Long-term gold bulls, such as the big Swiss Bank Credit Suisse, have turned against gold. The head of its precious metals research department in London, Tom Kendall, told London’s Financial Times newspaper last week that “gold is struggling to find the marginal buyer right now”.

What becomes interesting for Australian investors, and it’s a potential event I am watching closely, is what happens if/when the Australian dollar begins its long predicted, but slow to arrive, decline against the US dollar?

Investing for a currency gain is about as tricky as investing in the hope of a takeover bid, but there are two interesting points to consider with gold and the Australian dollar.

Firstly, the Australian dollar has sometimes been treated as a “gold currency” because of the country’s big goldmining industry, and at times the value of the dollar and gold have moved in harmony.

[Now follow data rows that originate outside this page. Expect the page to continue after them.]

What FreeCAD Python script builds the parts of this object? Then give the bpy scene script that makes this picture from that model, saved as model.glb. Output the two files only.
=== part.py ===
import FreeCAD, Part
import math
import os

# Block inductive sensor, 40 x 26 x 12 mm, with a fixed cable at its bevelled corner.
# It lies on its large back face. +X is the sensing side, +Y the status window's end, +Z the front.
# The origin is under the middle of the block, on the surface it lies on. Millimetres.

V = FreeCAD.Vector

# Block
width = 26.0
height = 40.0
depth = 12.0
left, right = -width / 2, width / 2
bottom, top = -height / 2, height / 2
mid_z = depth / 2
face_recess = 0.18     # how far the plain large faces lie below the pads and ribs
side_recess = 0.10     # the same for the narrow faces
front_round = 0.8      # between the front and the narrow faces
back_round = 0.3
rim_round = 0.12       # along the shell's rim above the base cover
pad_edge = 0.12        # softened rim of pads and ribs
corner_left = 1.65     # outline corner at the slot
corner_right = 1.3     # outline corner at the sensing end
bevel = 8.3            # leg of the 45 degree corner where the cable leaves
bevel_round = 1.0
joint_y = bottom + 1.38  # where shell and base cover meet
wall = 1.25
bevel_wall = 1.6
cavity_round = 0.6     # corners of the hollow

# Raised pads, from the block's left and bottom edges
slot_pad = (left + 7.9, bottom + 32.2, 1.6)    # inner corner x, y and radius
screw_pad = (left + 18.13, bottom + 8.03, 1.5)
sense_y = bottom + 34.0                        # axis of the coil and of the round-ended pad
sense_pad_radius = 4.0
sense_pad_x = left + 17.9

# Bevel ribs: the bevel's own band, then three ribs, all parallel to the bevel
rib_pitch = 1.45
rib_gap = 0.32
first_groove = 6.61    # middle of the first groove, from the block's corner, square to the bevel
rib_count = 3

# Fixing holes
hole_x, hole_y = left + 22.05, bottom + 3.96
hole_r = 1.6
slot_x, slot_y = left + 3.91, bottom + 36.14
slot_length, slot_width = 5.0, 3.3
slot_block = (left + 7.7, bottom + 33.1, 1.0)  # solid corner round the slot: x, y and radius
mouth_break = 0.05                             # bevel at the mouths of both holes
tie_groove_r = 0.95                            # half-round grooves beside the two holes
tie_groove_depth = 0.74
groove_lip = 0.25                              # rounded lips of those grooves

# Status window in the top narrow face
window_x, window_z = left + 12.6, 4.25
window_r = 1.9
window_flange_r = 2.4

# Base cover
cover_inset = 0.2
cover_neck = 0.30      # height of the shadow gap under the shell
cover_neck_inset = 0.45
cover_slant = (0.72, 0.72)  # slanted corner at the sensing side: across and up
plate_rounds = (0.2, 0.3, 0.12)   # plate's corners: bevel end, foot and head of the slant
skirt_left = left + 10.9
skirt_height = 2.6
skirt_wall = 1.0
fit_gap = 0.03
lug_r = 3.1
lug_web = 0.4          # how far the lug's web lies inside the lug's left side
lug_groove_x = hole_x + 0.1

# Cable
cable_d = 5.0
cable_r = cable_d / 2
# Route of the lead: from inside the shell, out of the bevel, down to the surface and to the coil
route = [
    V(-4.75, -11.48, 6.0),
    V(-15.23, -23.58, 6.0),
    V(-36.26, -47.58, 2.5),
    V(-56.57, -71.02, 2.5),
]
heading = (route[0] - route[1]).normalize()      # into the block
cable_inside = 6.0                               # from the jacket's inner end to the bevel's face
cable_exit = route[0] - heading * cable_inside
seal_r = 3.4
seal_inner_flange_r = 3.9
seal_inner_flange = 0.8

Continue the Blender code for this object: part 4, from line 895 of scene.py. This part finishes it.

Secondly, a fall in the Australian dollar does wonders for the domestic gold price, as these examples show:

  • Today, with the Australian dollar at roughly $US1.03, a gold price of $US1581/oz converts to a domestic gold price of $1534/oz.
  • If the Australian dollar retreats to US90c, which some analysts expect, the domestic gold price rises to $1756/oz.
  • At US80c, the domestic gold price rises to $1976/oz.

Source: World Gold Council

The currency effect can be so powerful that some gold investors are hanging on to their gold for the currency effect alone, looking forward to the day, as are most Australian farmers and other exporters, when the Australian dollar retreats back to US70c – and the domestic gold price rockets up to $2258/oz.

It is the multiple factors influencing the gold price, from supply-and-demand to central bank inflation and interest rate targets, to currency fluctuations, which underlines the point about gold being in a class of its own and one of the few truly global investments.

Am I a buyer or seller? Neither. I see gold in a holding pattern, doomed to fall in US dollar terms – but matched by a corresponding (and overdue) fall in the Australian dollar.